Source data:
>> Start
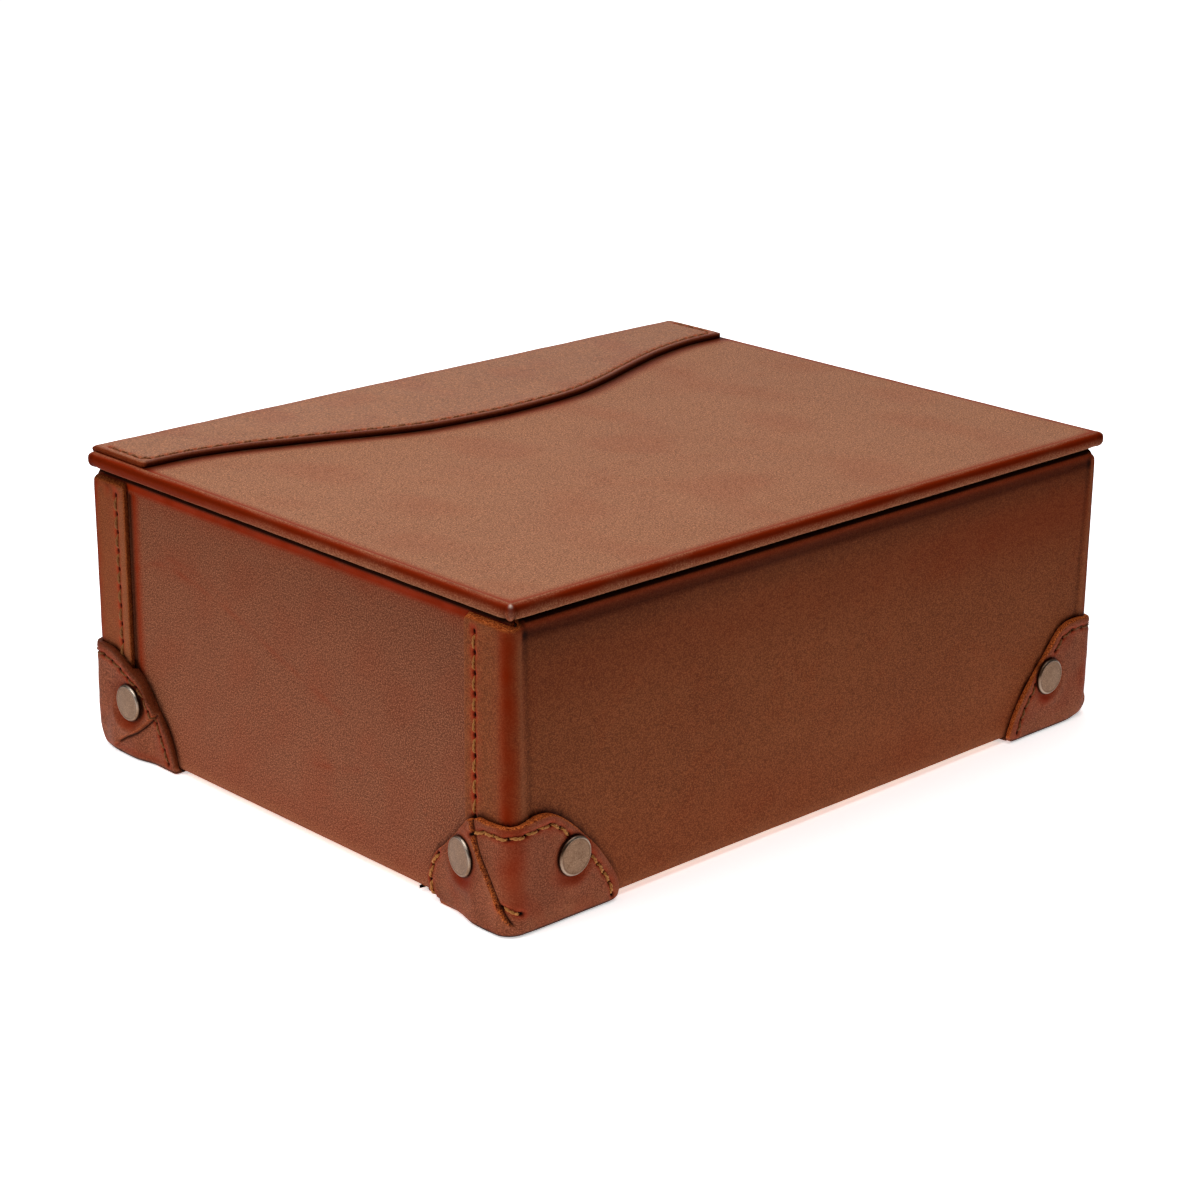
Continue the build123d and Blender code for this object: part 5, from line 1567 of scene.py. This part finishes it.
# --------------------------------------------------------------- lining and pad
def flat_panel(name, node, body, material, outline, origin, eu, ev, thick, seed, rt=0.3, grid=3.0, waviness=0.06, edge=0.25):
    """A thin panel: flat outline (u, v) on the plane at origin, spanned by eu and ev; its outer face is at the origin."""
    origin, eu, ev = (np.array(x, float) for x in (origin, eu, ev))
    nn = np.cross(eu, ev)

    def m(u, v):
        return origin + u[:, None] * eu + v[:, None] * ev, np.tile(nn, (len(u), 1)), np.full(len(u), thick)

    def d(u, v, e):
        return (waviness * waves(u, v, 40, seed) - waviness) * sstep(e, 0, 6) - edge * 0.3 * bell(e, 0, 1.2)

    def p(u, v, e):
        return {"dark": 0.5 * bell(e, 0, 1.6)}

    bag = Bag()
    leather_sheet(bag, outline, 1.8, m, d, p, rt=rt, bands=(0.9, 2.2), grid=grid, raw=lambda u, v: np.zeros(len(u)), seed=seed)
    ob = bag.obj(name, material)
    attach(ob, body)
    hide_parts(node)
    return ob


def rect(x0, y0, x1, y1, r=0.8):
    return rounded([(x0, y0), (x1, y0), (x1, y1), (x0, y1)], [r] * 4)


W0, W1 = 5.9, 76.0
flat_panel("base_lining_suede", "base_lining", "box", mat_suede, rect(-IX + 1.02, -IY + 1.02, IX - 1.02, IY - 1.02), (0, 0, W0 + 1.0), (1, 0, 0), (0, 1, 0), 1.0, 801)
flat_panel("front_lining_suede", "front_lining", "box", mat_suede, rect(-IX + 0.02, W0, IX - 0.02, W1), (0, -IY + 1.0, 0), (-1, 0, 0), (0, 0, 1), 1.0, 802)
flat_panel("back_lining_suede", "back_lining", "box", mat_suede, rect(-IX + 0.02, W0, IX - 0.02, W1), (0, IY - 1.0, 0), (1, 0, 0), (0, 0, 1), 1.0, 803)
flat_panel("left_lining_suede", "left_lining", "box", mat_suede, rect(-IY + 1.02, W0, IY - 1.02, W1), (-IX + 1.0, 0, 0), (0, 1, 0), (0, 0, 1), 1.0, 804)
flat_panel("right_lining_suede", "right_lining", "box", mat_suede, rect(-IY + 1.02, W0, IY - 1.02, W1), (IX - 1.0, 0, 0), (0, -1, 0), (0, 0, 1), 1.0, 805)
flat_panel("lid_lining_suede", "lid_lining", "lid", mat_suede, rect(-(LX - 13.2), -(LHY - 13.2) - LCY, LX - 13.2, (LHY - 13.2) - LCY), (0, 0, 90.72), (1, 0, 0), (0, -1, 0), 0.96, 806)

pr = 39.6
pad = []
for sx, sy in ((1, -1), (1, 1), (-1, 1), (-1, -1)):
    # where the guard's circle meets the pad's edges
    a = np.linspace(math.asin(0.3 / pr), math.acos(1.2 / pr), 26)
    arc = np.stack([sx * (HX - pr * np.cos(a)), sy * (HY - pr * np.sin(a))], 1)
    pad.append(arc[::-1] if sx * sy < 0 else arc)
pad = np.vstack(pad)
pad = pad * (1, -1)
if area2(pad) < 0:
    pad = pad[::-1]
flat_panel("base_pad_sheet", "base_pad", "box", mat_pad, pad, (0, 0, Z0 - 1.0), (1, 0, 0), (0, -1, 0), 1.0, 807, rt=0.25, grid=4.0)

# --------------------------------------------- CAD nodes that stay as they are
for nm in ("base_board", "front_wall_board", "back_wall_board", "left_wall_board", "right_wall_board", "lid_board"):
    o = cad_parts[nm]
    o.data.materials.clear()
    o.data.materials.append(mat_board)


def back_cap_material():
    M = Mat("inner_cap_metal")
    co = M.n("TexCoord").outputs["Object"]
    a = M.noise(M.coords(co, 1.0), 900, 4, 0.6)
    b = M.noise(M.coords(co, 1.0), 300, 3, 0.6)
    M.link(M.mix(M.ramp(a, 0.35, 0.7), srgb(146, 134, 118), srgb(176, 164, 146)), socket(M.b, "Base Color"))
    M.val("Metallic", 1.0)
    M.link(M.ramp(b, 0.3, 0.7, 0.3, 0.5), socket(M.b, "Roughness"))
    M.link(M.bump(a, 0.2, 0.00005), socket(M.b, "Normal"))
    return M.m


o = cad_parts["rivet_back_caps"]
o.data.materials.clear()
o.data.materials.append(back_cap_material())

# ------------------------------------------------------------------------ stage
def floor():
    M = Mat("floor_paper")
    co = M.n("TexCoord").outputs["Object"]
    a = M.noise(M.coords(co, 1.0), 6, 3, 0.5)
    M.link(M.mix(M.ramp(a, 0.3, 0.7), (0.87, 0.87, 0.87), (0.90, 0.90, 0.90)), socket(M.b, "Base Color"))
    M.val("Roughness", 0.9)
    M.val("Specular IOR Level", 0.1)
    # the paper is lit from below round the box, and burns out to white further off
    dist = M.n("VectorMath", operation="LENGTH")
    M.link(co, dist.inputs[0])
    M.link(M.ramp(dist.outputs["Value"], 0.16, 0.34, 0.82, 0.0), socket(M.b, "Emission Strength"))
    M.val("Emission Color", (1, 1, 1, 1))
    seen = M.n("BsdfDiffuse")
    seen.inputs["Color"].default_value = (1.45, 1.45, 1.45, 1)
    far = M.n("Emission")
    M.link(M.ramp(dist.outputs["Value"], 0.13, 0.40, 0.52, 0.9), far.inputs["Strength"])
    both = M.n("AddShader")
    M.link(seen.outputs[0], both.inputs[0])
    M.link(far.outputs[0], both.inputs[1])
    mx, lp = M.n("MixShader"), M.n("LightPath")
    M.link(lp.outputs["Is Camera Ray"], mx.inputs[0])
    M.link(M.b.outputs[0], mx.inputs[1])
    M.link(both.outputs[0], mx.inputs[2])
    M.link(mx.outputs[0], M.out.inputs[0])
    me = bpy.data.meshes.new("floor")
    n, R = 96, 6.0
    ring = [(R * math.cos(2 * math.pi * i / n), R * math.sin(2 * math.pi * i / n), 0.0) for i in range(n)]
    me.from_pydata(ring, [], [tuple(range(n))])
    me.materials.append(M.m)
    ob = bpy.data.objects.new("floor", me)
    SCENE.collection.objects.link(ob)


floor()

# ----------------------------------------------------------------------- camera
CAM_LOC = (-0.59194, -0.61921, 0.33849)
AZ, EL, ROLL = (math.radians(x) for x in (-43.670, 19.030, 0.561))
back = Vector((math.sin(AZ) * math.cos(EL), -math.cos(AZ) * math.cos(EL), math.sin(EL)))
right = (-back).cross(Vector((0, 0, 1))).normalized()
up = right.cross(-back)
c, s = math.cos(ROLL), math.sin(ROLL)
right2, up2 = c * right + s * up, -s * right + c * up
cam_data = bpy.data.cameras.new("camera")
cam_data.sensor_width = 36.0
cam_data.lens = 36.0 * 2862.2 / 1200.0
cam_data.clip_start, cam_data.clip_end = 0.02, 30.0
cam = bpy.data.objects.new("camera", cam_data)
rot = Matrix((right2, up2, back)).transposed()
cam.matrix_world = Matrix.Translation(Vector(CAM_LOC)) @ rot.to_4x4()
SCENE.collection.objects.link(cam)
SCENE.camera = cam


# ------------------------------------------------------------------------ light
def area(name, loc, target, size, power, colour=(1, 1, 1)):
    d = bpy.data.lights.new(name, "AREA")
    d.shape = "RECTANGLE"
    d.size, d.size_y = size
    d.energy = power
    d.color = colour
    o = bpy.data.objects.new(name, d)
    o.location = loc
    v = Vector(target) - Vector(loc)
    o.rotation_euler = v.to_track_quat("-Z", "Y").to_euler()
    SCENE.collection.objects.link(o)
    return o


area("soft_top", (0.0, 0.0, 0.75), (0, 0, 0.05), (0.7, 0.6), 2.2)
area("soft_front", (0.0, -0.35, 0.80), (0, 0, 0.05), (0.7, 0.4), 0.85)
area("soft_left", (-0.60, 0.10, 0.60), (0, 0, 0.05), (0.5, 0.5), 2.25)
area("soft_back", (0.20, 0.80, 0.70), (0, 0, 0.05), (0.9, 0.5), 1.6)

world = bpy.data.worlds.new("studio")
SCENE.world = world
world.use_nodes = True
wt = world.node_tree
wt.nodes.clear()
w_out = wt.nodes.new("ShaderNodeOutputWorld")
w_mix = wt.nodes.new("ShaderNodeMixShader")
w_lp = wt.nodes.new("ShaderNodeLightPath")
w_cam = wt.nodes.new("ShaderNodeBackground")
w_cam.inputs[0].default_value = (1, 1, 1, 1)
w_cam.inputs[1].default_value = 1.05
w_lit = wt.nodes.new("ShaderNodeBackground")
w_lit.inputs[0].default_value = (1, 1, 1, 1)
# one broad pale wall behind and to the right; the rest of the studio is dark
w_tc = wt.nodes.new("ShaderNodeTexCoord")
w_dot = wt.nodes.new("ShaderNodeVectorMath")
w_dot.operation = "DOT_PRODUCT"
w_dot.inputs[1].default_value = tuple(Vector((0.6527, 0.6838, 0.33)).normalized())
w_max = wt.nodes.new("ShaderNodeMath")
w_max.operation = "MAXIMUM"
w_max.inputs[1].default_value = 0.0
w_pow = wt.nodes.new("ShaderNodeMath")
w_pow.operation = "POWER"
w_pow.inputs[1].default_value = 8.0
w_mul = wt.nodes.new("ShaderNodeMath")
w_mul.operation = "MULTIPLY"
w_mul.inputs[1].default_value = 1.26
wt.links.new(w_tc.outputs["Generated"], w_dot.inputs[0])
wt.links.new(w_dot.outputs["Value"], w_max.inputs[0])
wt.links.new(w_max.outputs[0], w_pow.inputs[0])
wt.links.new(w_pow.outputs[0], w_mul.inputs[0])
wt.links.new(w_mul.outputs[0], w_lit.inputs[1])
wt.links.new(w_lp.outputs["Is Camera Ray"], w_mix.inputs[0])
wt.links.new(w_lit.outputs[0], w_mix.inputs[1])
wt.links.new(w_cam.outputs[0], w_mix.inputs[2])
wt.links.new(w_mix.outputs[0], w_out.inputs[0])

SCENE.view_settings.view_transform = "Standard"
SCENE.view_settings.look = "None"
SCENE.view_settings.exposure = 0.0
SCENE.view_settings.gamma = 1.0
>> End
Job: Quote exactly the first line of the data and every line after it through the one holding "ob = bag.obj(name, material)".

Result:
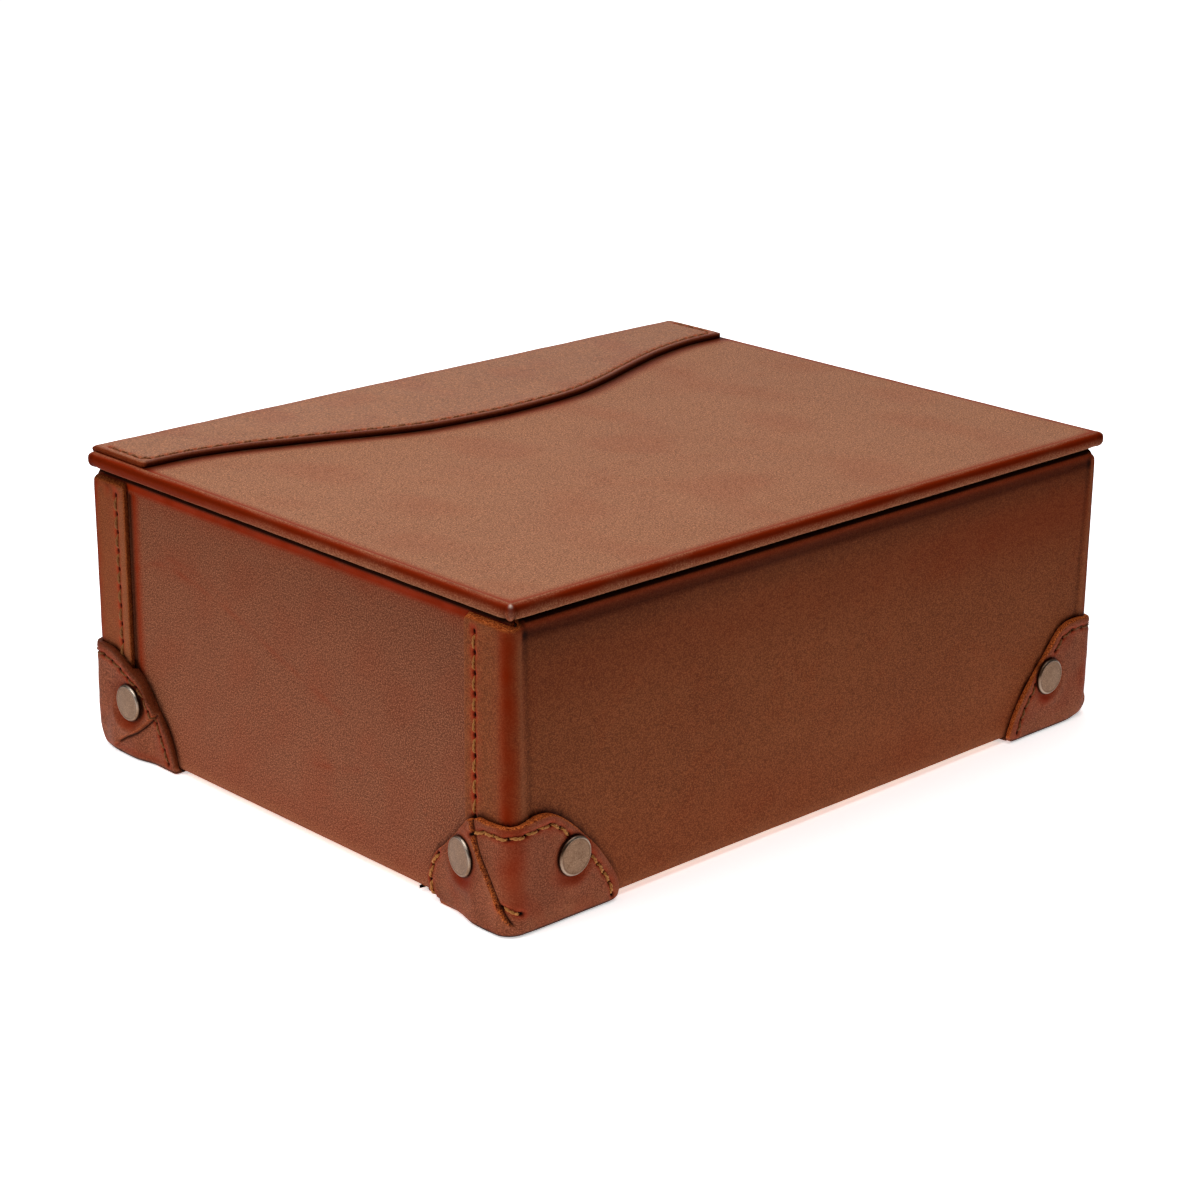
Continue the build123d and Blender code for this object: part 5, from line 1567 of scene.py. This part finishes it.
# --------------------------------------------------------------- lining and pad
def flat_panel(name, node, body, material, outline, origin, eu, ev, thick, seed, rt=0.3, grid=3.0, waviness=0.06, edge=0.25):
    """A thin panel: flat outline (u, v) on the plane at origin, spanned by eu and ev; its outer face is at the origin."""
    origin, eu, ev = (np.array(x, float) for x in (origin, eu, ev))
    nn = np.cross(eu, ev)

    def m(u, v):
        return origin + u[:, None] * eu + v[:, None] * ev, np.tile(nn, (len(u), 1)), np.full(len(u), thick)

    def d(u, v, e):
        return (waviness * waves(u, v, 40, seed) - waviness) * sstep(e, 0, 6) - edge * 0.3 * bell(e, 0, 1.2)

    def p(u, v, e):
        return {"dark": 0.5 * bell(e, 0, 1.6)}

    bag = Bag()
    leather_sheet(bag, outline, 1.8, m, d, p, rt=rt, bands=(0.9, 2.2), grid=grid, raw=lambda u, v: np.zeros(len(u)), seed=seed)
    ob = bag.obj(name, material)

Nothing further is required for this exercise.